Apply this deployment:
deployment.apps/inflate created
Now let's deliberately scale this deployment to demonstrate that Karpenter is making optimized decisions. Since we've requested 1Gi of memory, if we scale the deployment to 5 replicas that will request a total of 5Gi of memory.
Before we proceed, what instance from the table above do you think Karpenter will end up provisioning? Which instance type would you want it to?
Scale the deployment:
Because this operation is creating one or more new EC2 instances it will take a while, you can use kubectl to wait until its done with this command:
Once all of the Pods are running, lets see what instance type it selecting:
You should see output that indicates the instance type and the purchase option:
{
  "level": "INFO",
  "time": "2023-11-16T22:32:00.413Z",
  "logger": "controller.nodeclaim.lifecycle",
  "message": "launched nodeclaim",
  "commit": "1072d3b",
  "nodeclaim": "default-xxm79",
  "nodepool": "default",
  "provider-id": "aws:///us-west-2a/i-0bb8a7e6111d45591",
  "instance-type": "m5.large",
  "zone": "us-west-2a",
  "capacity-type": "on-demand",
  "allocatable": {
    "cpu": "1930m",
    "ephemeral-storage": "17Gi",
    "memory": "6903Mi",
    "pods": "29",
    "vpc.amazonaws.com/pod-eni": "9"
  }
}
The pods that we scheduled will fit nicely in to an EC2 instance with 8GB of memory, and since Karpenter will always prioritize the lowest price instance type for on-demand instances, it will select m5.large.

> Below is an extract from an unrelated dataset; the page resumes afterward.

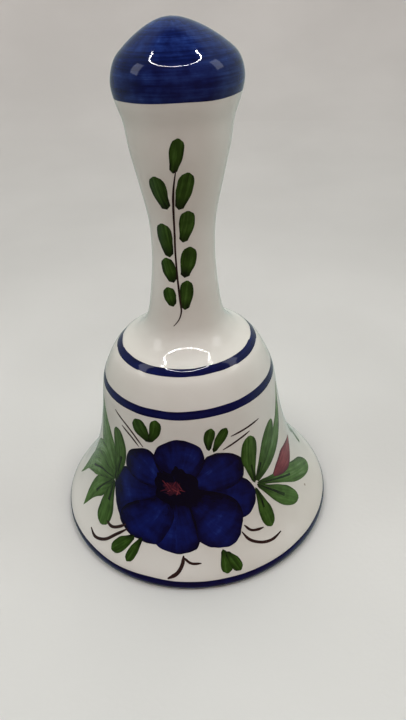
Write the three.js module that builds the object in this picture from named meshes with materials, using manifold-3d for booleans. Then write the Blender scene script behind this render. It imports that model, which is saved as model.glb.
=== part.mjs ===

There are certain cases where a different instance type might be selected other than the lowest price, for example if that cheapest instance type has no remaining capacity available in the region you're working in
We can also check the metadata added to the node by Karpenter:
This output will show the various labels that are set, for example the instance type, purchase option, availability zone etc:
{
  "beta.kubernetes.io/arch": "amd64",
  "beta.kubernetes.io/instance-type": "m5.large",
  "beta.kubernetes.io/os": "linux",
  "failure-domain.beta.kubernetes.io/region": "us-west-2",
  "failure-domain.beta.kubernetes.io/zone": "us-west-2a",
  "k8s.io/cloud-provider-aws": "1911afb91fc78905500a801c7b5ae731",
  "karpenter.k8s.aws/instance-category": "m",
  "karpenter.k8s.aws/instance-cpu": "2",
  "karpenter.k8s.aws/instance-family": "m5",
  "karpenter.k8s.aws/instance-generation": "5",
  "karpenter.k8s.aws/instance-hypervisor": "nitro",
  "karpenter.k8s.aws/instance-memory": "8192",
  "karpenter.k8s.aws/instance-pods": "29",
  "karpenter.k8s.aws/instance-size": "large",
  "karpenter.sh/capacity-type": "on-demand",
  "karpenter.sh/initialized": "true",
  "karpenter.sh/provisioner-name": "default",
  "kubernetes.io/arch": "amd64",
  "kubernetes.io/hostname": "ip-100-64-10-200.us-west-2.compute.internal",
  "kubernetes.io/os": "linux",
  "node.kubernetes.io/instance-type": "m5.large",
  "topology.ebs.csi.aws.com/zone": "us-west-2a",
  "topology.kubernetes.io/region": "us-west-2",
  "topology.kubernetes.io/zone": "us-west-2a",
  "type": "karpenter",
  "vpc.amazonaws.com/has-trunk-attached": "true"
}
This simple examples illustrates the fact that Karpenter can dynamically select the right instance type based on the resource requirements of the workloads that require compute capacity. This differs fundamentally from a model oriented around node pools, such as Cluster Autoscaler, where the instance types within a single node group must have consistent CPU and memory characteristics.